Hawe brodzi w mętnej wodzie

W tym tygodniu znowu było głośno o Hawe. Z komunikatów rozpowszechnianych przez Marka Falentę,  jeszcze do niedawania głównego udziałowca spółki, można by wnioskować, że Hawe, to nie podmiot bliski upadłości a wręcz krezus. Niech tylko uda się ściągnąć od Alior Banku 127 mln zł za to, że śmiał sprzedać akcje Hawe, na których był zabezpieczony kredyt Marka Falenty!...

Cóż, to w sumie ciekawa taktyka, żądać odszkodowań od wierzycieli za to, że  próbują odzyskać niespłacane długi i jeszcze ich zdyskredytować.  Ciekawe, czy Falenta zastosuje ten sam trik wobec Agencji Rozwoju Przemysłu, albo obligatariuszy? W sumie istny kabaret.

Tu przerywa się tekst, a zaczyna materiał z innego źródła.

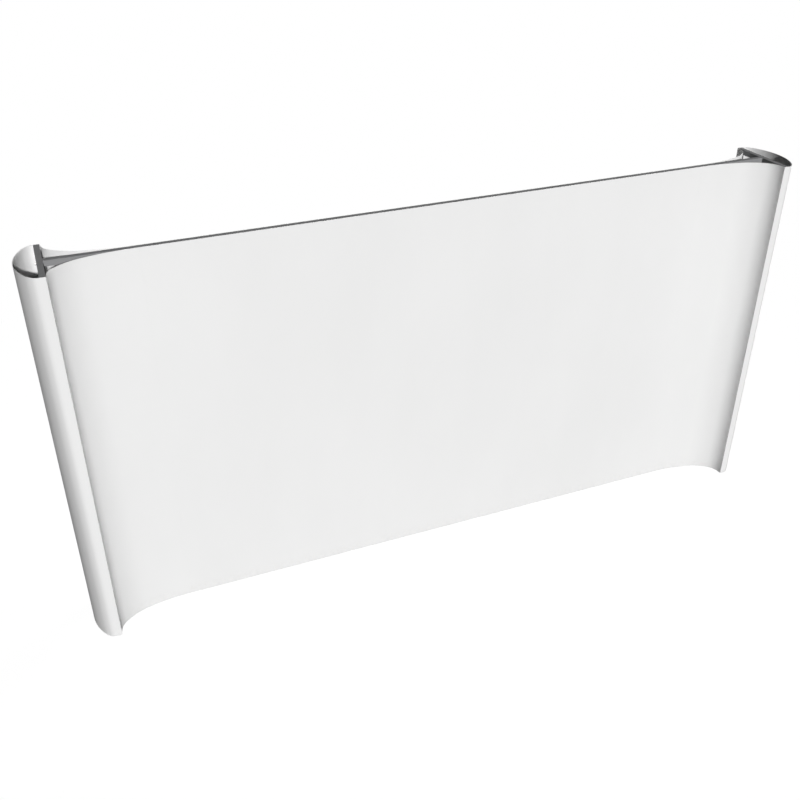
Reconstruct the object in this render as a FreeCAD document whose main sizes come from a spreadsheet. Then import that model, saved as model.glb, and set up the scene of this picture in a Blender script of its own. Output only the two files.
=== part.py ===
import FreeCAD, Part
import math
import os
import re
import Sketcher
from FreeCAD import Placement, Rotation, Vector

# Exhibition backwall: two ladder end frames of square tube, joined at head and foot by crossbars,
# and covered on both sides and both ends by thin bowed panels on magnetic strips.
# Millimetres. +X along the wall, -Y towards the viewer, +Z up, origin on the floor at the middle.

os.makedirs("parts", exist_ok=True)
doc = FreeCAD.newDocument("exhibition_backwall")
sizes = doc.addObject("Spreadsheet::Sheet", "Sizes")

# Driving sizes, each set once
driving = [
    # The wall as a whole
    ("WallHeight", 2250, "floor to the upper face of the top bars"),
    ("BarSpacing", 4255, "centre line to centre line of the two end frames"),
    ("BarLength", 425, "front to back length of an end frame's bars"),
    ("FrameLift", 18, "floor to the under face of the lower bars"),
    ("PanelLift", 4, "floor to the lower edge of the panels"),
    # Square tube
    ("TubeSide", 30, "outer side of the tube"),
    ("TubeWall", 2, "wall of the tube"),
    ("TubeCorner", 1.5, "radius of the tube's outer corners"),
    # Panels and the strips that hold them
    ("PanelThickness", 1, "laminated panel"),
    ("StripThickness", 1.2, "magnetic strip"),
    ("StripWidth", 20, "magnetic strip on the tubes"),
    ("SeamStripWidth", 40, "strip behind a seam between two panels"),
    ("SeamGap", 0.4, "gap between two panels at a seam"),
    ("SeamInset", 24, "seam to the start of the bend"),
    ("BendReach", 420, "start of a panel's bend to its end, along the wall"),
    ("BendTurn", 14, "degrees of the wide arc of a panel's bend"),
    ("MiddleTurn", 26, "degrees of the middle arc of a panel's bend"),
    ("MiddleShare", 0.33, "middle arc's radius as a share of the wide one's"),
    ("EndLand", 10, "straight edge of a panel against its post"),
    ("CapBulge", 106, "end panel's stand-out from its posts"),
    ("CrownTurn", 30, "degrees of each half of the end panel's crown"),
    ("ShoulderTurn", 20, "degrees of the end panel's shoulders"),
    ("ShoulderShare", 0.4, "shoulder's radius as a share of the crown's"),
    # Spigots and snap buttons
    ("SpigotLength", 60, "spigot inside the end of a tube"),
    ("SpigotGap", 0.2, "gap on each side between spigot and tube"),
    ("ButtonPlace", 30, "end of a crossbar to its button"),
    ("ButtonRadius", 4, "nose of the button"),
    ("ButtonCollar", 5, "radius of the button's collar"),
    ("CollarHeight", 5, "height of the button's collar"),
    ("ButtonStand", 2, "stand-out of the nose from the tube"),
    ("BoreDepth", 16, "depth of the button's bore in the spigot"),
    ("SpringRadius", 4.4, "outside of the button's spring"),
    ("SpringWire", 1, "radial size of the spring"),
    ("RunningGap", 0.05, "radial gap of all moving fits"),
    # Fasteners and plugs
    ("BoltRadius", 4, "shank of the spigot bolt"),
    ("BoltReach", 20, "bolt's length inside the spigot"),
    ("BoltHeadRadius", 7.5, "corner radius of the bolt's hexagon head"),
    ("BoltHeadHeight", 5.3, "height of the bolt's head"),
    ("PlugDepth", 8, "plug in the open end of a bar"),
    # Levelling feet
    ("FootInset", 22, "end of a bar to its foot"),
    ("InsertRadius", 6, "body of the threaded insert"),
    ("InsertFlange", 9, "radius of the insert's flange"),
    ("FlangeHeight", 1.5, "height of the insert's flange"),
    ("InsertHeight", 16, "body of the insert above the flange"),
    ("ScrewRadius", 4, "stem of the levelling screw"),
    ("HexRadius", 7.5, "corner radius of the screw's hexagon"),
    ("HexHeight", 7, "height of the screw's hexagon"),
    ("ScrewTopGap", 2, "top of the screw to the upper wall of the bar"),
    ("PadRadius", 13, "rim of the foot pad"),
    ("PadRimHeight", 3, "height of the pad's rim"),
    ("PadNeckRadius", 9, "top of the foot pad"),
    ("SocketDepth", 4, "screw's seat in the pad"),
    # One overrun serves every cut
    ("Overrun", 5, "length by which a cutter passes the face that it starts at"),
]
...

W samej zaś grupie Hawe trwają dwa postępowania sanacyjne (jedno w Hawe, drugie w Hawe Telekom), które... wcale nie przybliżają do rozwiązania  problemu. Ich rozpoczęcie, to na pewno sukces ostatniego zarządu Hawe, który skutecznie zwodził wierzycieli wizją zawarcia układu – niemal co tydzień komunikując, że to kwestia dni, a zwlekał z tym do nowego roku, kiedy w życie weszły nowe przepisy prawa restrukturyzacyjnego i znowelizowane prawo upadłościowe.

Nowelizacja daje pierwszeństwo przepisom restrukturyzacyjnym przed upadłościowym. Ustawodawca dopuścił możliwość prowadzenia postępowania restrukturyzacyjnego także wobec dłużnika zagrożonego niewypłacalnością.  Można interpretować te przepisy, jako dające więcej praw dłużnikom. Koncepcja słuszna, o ile niewypłacalny podmiot, odpowiednio wcześnie przystąpi do restrukturyzacji. Bo wtedy szanse powodzenia są większe.

Czy tak jest w przypadku Hawe? Chyba nie. Tam raczej, jak długo było to możliwe, próbowano „malować trawę na zielono”. Spółka ledwo zipała finansowa , a chciała kupować TK Telkom. Generalnie działania je zarządu były w ostatnim okresie  nietransparentne i pokrętne. Duzi udziałowy w spółce, to podmioty, które można określić oględnie jako tajemnicze. Tajemnicza jest także rola Marka Falenty – niby już oficjalnie nic nie ma wspólnego z Hawe, a nagle jak królik z kapelusza wyskakuje z roszczeniami wobec Alior Banku.

Powód, dla którego tajemnicze postacie krążą wokół Hawe jest zapewne taki, że Hawe Telkom generuje  spore przychody z długoterminowych umów. Wpływy nie są jednak na tyle duże,  by spłacić szybko wierzycieli.  Taktyka „tajemniczych postaci” jest więc prosta – dać sobie spokój z wierzycielami i ciągnąć, co się da z Hawe Telkom. A jeszcze ORSS udało się wyciąć numer na Podkarpaciu, gdzie województwo przelało ponad 100 mln zł za budowę sieci regionalnej na inne konto, niż wykorzystywany wcześniej rachunek ESCROW, będące poza kontrolą dwóch innych wykonawców (TP TeltechiAlcatel-Lucent). Gdzie są teraz te pieniądze? Według komunikatu Hawe: rozliczone. Pytanie: z kim?

Zapewne dla wierzycieli najlepiej byłoby, gdyby kontrolę nad Hawe przejął wiarygodny podmiot, z którym można byłoby zawrzeć porozumienie w sprawie spłaty długów. Watek ten pojawia się też w dyskusjach na forach inwestorów giełdowych w internecie. Niektórzy wierzą, ze mogłoby to być np. Asseco.  Szansa na to jednak niewielka. Mętna woda, w jakiej brodzi Hawe, odpowiada tylko „tajemniczym postaciom”.